Honor Attendant is just a generic term for, well, honor attendants - best man, maid of honor, matron of honor. Personal attendant is someone who is at the bride's beck and call on the day of the wedding with tasks like dressing her, helping her in the bathroom, etc. It's a job, not an honor, and not a pleasant one. Don't do that to your friend, OP. You can just have them both as Maids of Honor (or if your cousin is married she can be called a Matron of Honor).
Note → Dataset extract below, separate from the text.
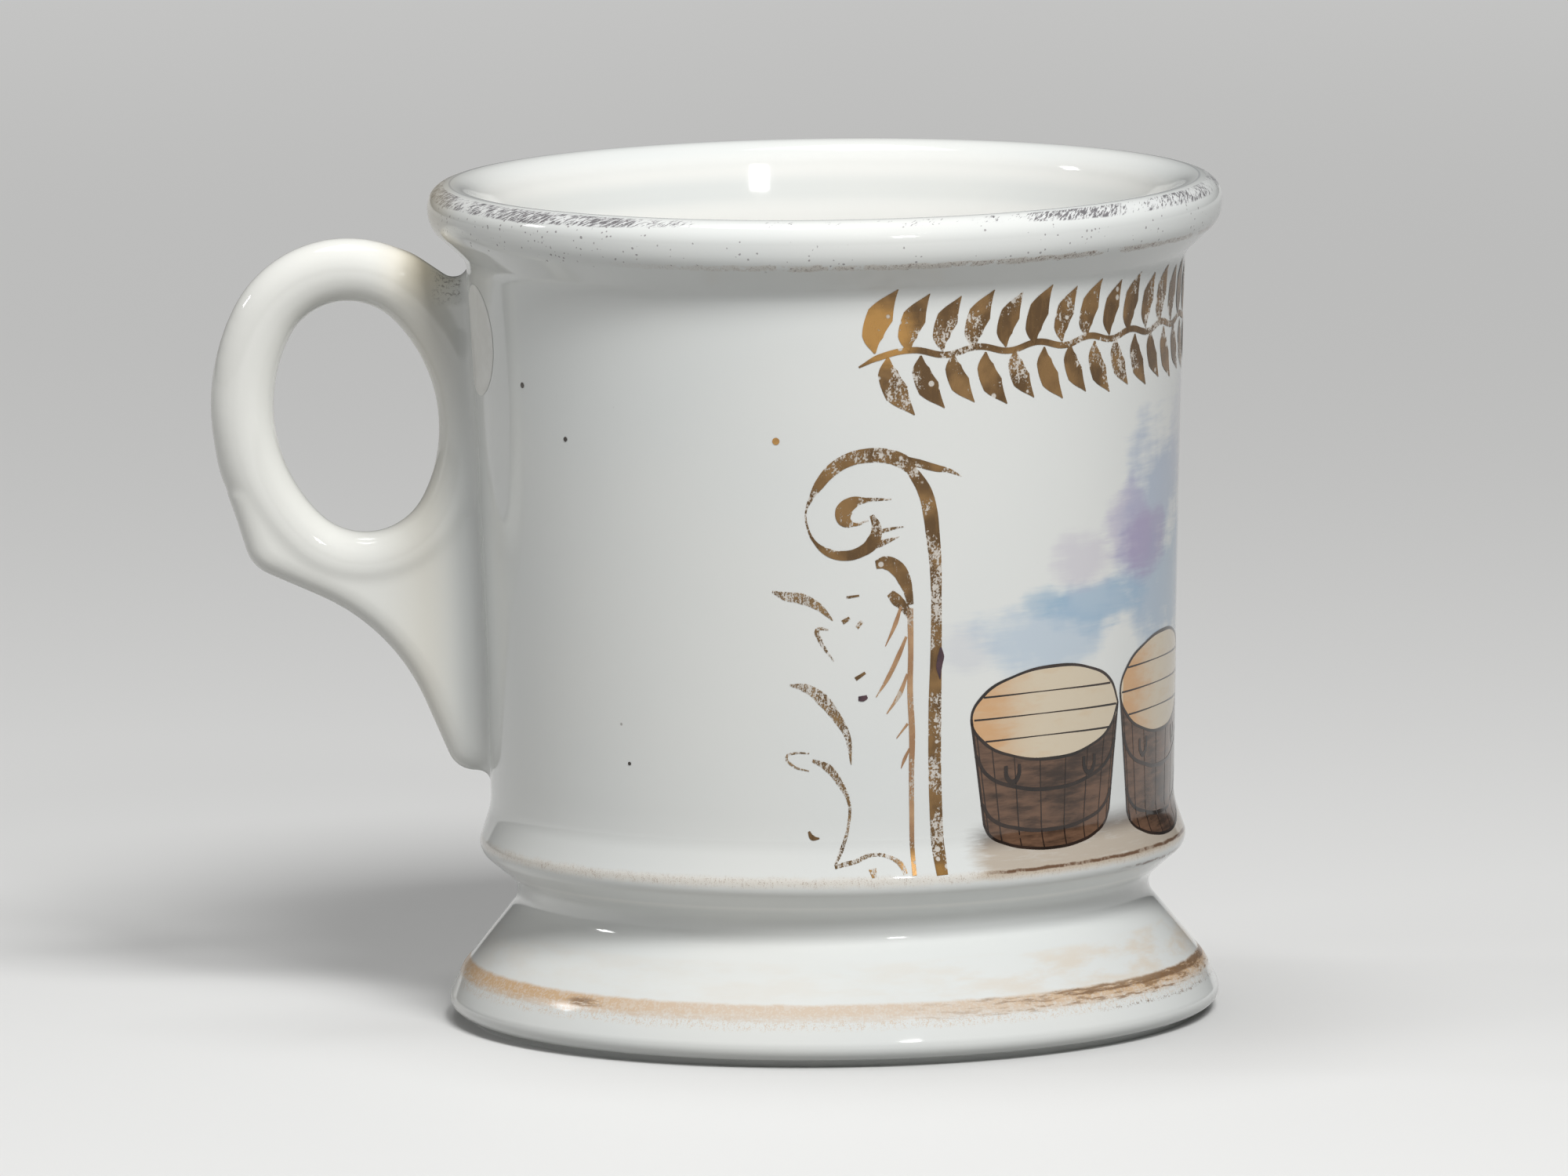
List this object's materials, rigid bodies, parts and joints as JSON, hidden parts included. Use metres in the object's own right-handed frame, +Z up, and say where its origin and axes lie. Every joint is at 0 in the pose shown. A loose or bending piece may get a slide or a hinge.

I am in the same boat choosing between my sister and best friend and I think I am going to have both of them be MOH! The best advice I have received is don’t make the decision for your sister or whoever it may be, on what they are capable of doing for you. I also felt my sister may not be up for handling certain responsibilities but also my best friend is in vet school so she may not have time. But at the end of the day, no matter their title, they both love you and are going to do things for you. You could even tell your cousin you felt obligated for your sister to have the title but want her to be just as involved and want her to work with your sister! Whatever you choose, it will work out perfect!
What a horrible way of seeing this honored position at a wedding. Shame on you! Honor attendant is a person whom you know you can share this very special day with. One whom you are very close with, and will love spending the day with. Perhaps you would degrade a friend that way, but that is NOT the definition of an Honor Attendant. I'm embarrassed for you.
"The maid or matron of honor and the best man are also known as the honor attendants. Traditionally, the sister closest in age to the bride serves as the maid or matron of honor. If the bride has more than one sister, she may ask them all to be honor attendants."
Ha, that's cute. Did you actually read what I said? You're right, that's not the definition of an honor attendant - you're mixing up two different things. An honor attendant is a regular old maid of honor/matron of honor/best man. A personal attendant is what you described above. It's also not an honor to be asked to wait on the bride like a servant. If you want that kind of help, hire it. I'm not the one advocating asking your friends to be glorified servants on your wedding day. Be embarrassed for yourself.
Yes, that's what I said in my original post. Honor attendant is a general term for the maid and matron of honor and best man. It is NOT the same thing as a personal attendant, which is common in a few circles but seen by many as an inappropriate role to ask someone to take. Again, did you actually read my post?